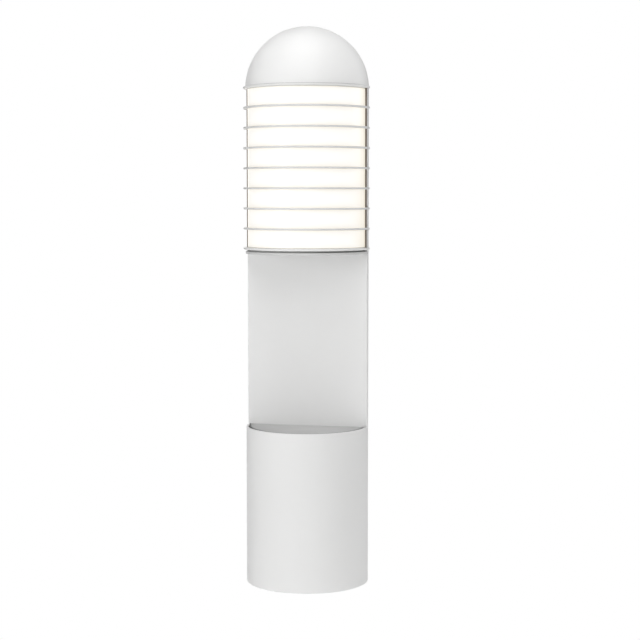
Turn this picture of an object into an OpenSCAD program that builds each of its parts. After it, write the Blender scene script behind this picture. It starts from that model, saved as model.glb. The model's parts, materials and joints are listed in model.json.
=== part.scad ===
// Louvred bollard light, in millimetres, +Z up.
// The origin is the centre of the anchor bolt circle, on the ground.
// The open face and the louvres look along -Y, and the closed shell is on the +Y side.

/* [Housing] */
// Outer diameter of the round housing tube
tube_d = 124; // [120:1:130]
// Wall thickness of the tube and the dome
wall = 2; // [1.8:0.1:3]
// Height of the full round base
base_h = 159.3; // [150:0.1:180]
// Height of the open face, from the base's rim to the soffit
face_h = 175.4; // [173:0.1:240]
// Thickness of the face panel
panel_t = 2; // [1.5:0.1:2.5]
// Width of the shadow gap between the deck and the base's wall
deck_gap = 2; // [1:0.1:4]
// Depth of the deck's top below the rim
deck_drop = 0.2; // [0:0.1:3]
// Bevel on the base's rim
rim_bevel = 0.6; // [0.2:0.1:0.8]

/* [Head] */
// Thickness of the soffit plate
soffit_t = 2.2; // [2:0.1:3]
// Height of the dark joint between the soffit and the lowest louvre
joint_h = 1.9; // [1.5:0.1:3]
// How far the dark joint is set back from the tube's outside
joint_setback = 3.8; // [3:0.1:5]
// Number of louvres between the two end plates
louvre_count = 7; // [5:1:9]
// Distance from one louvre to the next
louvre_pitch = 20.05; // [18:0.05:24]
// Thickness of each louvre and end plate
louvre_t = 2; // [1.5:0.1:3]
// How far the louvres stand out past the tube
louvre_overhang = 2.2; // [1.5:0.1:6]
// How far the shell's edges come forward of the face panel in the head
lip = 3.5; // [2:0.1:5]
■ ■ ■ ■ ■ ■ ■
_Work instructions_. Each line of the material should be duplicated exactly, please.

_Output of the task_.
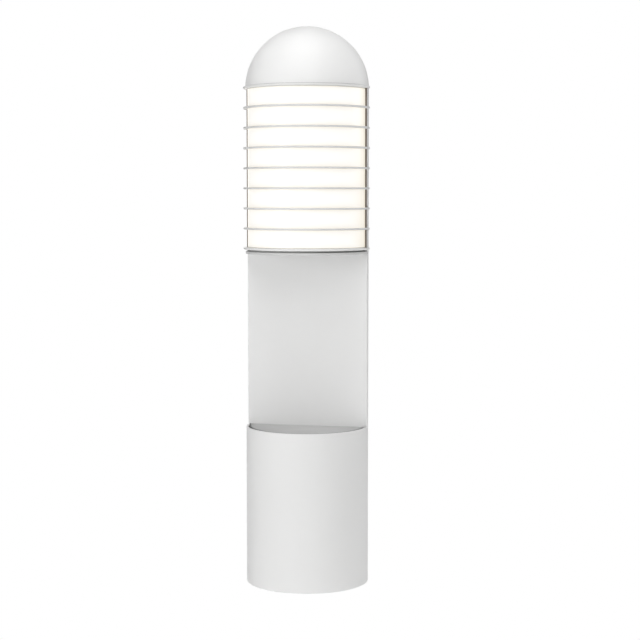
Turn this picture of an object into an OpenSCAD program that builds each of its parts. After it, write the Blender scene script behind this picture. It starts from that model, saved as model.glb. The model's parts, materials and joints are listed in model.json.
=== part.scad ===
// Louvred bollard light, in millimetres, +Z up.
// The origin is the centre of the anchor bolt circle, on the ground.
// The open face and the louvres look along -Y, and the closed shell is on the +Y side.

/* [Housing] */
// Outer diameter of the round housing tube
tube_d = 124; // [120:1:130]
// Wall thickness of the tube and the dome
wall = 2; // [1.8:0.1:3]
// Height of the full round base
base_h = 159.3; // [150:0.1:180]
// Height of the open face, from the base's rim to the soffit
face_h = 175.4; // [173:0.1:240]
// Thickness of the face panel
panel_t = 2; // [1.5:0.1:2.5]
// Width of the shadow gap between the deck and the base's wall
deck_gap = 2; // [1:0.1:4]
// Depth of the deck's top below the rim
deck_drop = 0.2; // [0:0.1:3]
// Bevel on the base's rim
rim_bevel = 0.6; // [0.2:0.1:0.8]

/* [Head] */
// Thickness of the soffit plate
soffit_t = 2.2; // [2:0.1:3]
// Height of the dark joint between the soffit and the lowest louvre
joint_h = 1.9; // [1.5:0.1:3]
// How far the dark joint is set back from the tube's outside
joint_setback = 3.8; // [3:0.1:5]
// Number of louvres between the two end plates
louvre_count = 7; // [5:1:9]
// Distance from one louvre to the next
louvre_pitch = 20.05; // [18:0.05:24]
// Thickness of each louvre and end plate
louvre_t = 2; // [1.5:0.1:3]
// How far the louvres stand out past the tube
louvre_overhang = 2.2; // [1.5:0.1:6]
// How far the shell's edges come forward of the face panel in the head
lip = 3.5; // [2:0.1:5]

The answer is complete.